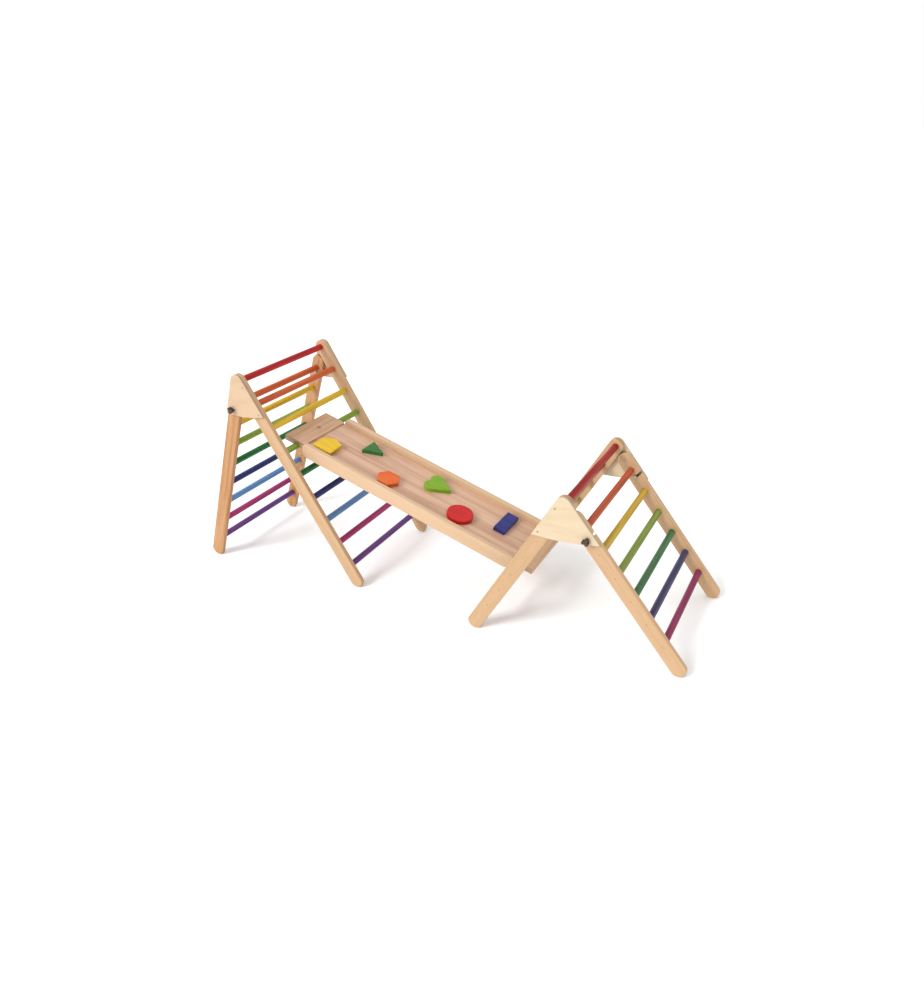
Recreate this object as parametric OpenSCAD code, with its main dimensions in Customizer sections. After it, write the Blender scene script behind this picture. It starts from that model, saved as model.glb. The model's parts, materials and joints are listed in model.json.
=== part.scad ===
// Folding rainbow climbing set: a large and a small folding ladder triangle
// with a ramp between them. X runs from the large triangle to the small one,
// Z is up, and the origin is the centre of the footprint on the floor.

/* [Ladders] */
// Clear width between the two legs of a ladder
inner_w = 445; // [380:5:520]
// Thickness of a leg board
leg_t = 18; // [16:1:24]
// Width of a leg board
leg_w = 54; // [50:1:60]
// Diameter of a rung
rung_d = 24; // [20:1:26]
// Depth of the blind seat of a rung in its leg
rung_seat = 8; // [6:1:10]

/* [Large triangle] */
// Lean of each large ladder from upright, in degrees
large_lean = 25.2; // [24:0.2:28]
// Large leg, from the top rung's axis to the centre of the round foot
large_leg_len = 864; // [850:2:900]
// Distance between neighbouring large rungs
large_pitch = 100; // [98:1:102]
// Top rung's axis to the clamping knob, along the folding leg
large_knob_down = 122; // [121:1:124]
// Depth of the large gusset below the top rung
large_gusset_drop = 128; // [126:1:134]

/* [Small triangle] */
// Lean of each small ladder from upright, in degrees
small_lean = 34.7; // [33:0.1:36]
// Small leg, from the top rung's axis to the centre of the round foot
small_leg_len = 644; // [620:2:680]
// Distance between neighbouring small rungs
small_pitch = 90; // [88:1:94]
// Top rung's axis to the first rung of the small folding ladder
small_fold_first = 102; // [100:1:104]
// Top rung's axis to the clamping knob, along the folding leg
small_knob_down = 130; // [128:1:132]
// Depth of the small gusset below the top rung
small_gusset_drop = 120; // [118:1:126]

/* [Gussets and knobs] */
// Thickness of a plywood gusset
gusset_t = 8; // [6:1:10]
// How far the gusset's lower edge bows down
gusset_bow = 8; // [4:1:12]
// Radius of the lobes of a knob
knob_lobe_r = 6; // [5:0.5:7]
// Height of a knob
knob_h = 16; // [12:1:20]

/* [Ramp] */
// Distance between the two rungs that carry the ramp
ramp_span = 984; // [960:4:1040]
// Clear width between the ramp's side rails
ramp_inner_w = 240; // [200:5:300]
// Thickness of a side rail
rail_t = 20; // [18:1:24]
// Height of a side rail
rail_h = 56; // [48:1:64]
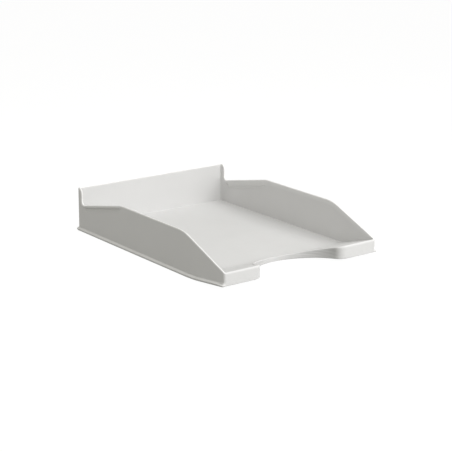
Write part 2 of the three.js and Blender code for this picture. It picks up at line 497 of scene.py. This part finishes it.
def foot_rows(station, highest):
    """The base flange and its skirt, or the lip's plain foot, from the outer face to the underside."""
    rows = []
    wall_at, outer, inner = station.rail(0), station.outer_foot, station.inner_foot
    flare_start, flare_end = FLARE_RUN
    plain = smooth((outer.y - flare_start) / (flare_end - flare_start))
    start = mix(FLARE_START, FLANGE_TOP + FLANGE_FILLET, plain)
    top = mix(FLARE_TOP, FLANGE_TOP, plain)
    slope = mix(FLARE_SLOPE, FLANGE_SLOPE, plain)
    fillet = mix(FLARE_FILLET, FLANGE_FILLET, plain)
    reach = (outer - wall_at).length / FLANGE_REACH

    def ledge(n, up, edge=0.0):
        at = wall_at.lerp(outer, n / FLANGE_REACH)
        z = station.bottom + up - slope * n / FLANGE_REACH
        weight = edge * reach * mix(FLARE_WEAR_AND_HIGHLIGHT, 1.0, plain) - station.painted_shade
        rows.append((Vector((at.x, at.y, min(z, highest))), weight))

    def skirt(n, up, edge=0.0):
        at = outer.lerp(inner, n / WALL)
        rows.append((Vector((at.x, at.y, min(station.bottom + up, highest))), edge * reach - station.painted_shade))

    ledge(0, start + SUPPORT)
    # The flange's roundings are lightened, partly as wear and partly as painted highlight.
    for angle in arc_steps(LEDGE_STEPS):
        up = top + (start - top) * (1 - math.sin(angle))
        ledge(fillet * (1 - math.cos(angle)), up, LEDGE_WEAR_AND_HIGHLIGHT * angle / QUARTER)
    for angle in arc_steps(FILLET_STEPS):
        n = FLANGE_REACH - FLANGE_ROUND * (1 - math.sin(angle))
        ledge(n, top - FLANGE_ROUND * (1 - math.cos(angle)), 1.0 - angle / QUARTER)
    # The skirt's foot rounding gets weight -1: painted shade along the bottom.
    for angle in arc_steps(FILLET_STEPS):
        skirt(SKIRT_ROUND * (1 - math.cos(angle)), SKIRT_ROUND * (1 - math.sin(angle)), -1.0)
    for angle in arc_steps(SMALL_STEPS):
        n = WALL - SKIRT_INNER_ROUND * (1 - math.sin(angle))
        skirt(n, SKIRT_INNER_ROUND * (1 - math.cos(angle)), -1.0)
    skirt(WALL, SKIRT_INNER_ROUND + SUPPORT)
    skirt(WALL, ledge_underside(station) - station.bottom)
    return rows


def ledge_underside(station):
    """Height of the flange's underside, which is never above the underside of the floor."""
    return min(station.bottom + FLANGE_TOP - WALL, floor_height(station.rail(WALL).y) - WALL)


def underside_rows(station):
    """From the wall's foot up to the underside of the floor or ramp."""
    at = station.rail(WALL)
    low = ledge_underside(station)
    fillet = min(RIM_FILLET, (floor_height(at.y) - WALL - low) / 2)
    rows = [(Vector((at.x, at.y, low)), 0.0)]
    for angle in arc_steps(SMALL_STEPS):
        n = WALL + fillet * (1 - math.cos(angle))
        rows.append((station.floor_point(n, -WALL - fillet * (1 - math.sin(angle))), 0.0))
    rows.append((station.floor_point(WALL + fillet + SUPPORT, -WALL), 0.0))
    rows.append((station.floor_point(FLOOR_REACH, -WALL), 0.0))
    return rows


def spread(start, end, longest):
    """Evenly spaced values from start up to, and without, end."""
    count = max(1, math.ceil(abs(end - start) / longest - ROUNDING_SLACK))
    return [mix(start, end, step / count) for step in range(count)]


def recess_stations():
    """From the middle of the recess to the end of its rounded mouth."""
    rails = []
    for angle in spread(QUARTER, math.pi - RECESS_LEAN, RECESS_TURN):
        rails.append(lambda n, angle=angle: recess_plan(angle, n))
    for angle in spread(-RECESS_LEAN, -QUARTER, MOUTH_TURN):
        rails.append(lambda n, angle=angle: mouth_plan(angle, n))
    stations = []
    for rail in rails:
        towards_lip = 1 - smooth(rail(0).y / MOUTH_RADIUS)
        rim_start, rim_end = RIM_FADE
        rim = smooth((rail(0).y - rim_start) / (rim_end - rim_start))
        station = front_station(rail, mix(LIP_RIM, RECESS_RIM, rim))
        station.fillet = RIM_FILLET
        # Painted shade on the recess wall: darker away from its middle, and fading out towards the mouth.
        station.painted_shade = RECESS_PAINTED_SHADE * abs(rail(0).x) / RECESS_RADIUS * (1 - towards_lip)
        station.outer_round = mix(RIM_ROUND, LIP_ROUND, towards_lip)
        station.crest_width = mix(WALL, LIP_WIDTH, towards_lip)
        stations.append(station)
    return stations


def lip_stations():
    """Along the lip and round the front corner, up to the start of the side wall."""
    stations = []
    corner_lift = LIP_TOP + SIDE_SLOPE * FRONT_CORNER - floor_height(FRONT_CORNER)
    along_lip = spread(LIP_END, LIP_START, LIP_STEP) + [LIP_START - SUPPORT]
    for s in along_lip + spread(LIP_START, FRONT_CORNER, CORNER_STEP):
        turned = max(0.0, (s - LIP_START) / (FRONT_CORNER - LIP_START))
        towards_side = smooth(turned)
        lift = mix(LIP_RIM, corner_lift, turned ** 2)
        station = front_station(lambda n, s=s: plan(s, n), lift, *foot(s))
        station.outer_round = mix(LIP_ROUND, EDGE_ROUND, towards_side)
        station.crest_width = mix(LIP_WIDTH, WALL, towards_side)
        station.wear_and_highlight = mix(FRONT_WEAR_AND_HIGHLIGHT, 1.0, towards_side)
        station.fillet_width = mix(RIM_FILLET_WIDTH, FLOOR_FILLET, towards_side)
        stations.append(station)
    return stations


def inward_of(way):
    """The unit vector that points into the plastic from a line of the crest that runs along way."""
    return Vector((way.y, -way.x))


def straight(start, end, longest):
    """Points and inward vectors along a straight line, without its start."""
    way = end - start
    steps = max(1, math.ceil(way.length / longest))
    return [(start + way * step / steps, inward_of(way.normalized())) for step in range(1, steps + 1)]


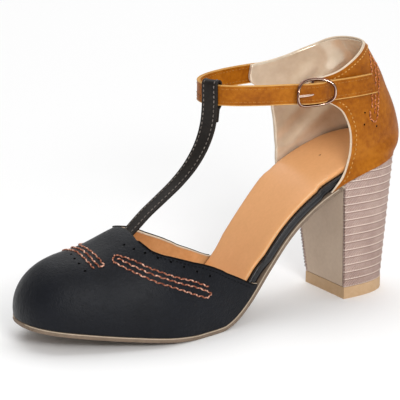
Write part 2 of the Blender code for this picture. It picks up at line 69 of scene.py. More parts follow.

The problem. What are the exact lines from the beginning of the material through the line containing "on the floor."? Write out those lines alone.

Solution for this problem.
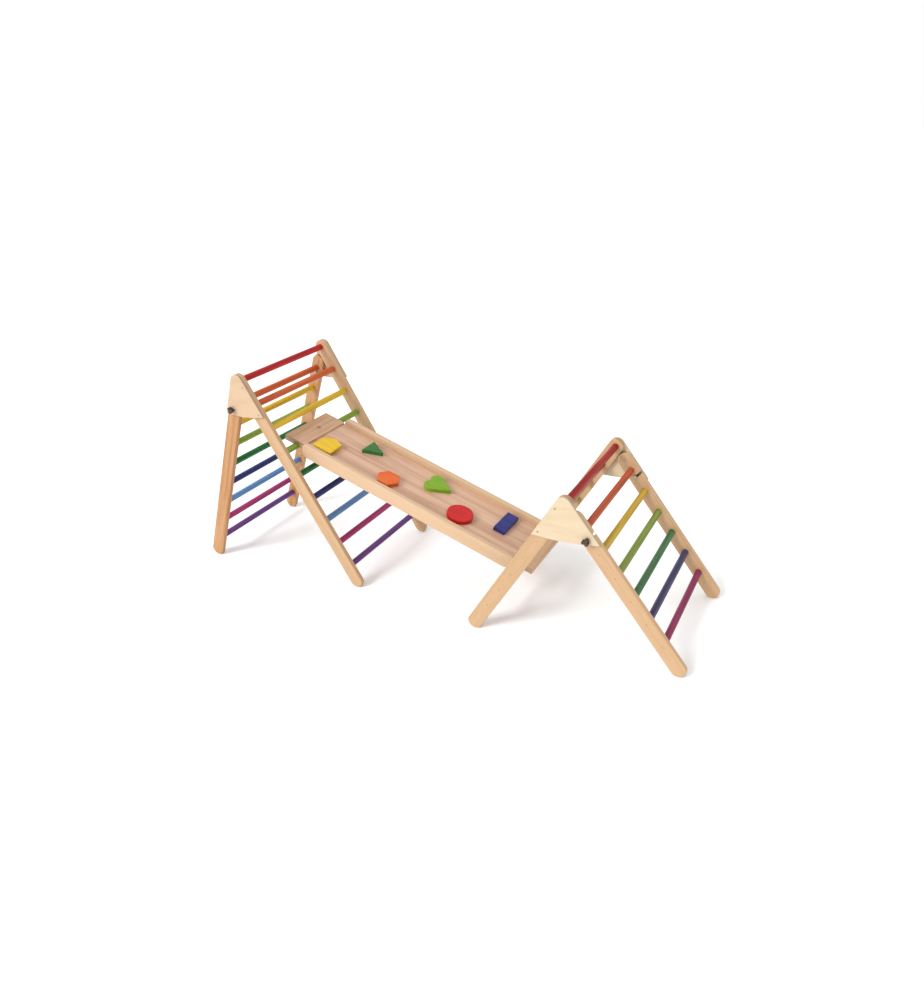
Recreate this object as parametric OpenSCAD code, with its main dimensions in Customizer sections. After it, write the Blender scene script behind this picture. It starts from that model, saved as model.glb. The model's parts, materials and joints are listed in model.json.
=== part.scad ===
// Folding rainbow climbing set: a large and a small folding ladder triangle
// with a ramp between them. X runs from the large triangle to the small one,
// Z is up, and the origin is the centre of the footprint on the floor.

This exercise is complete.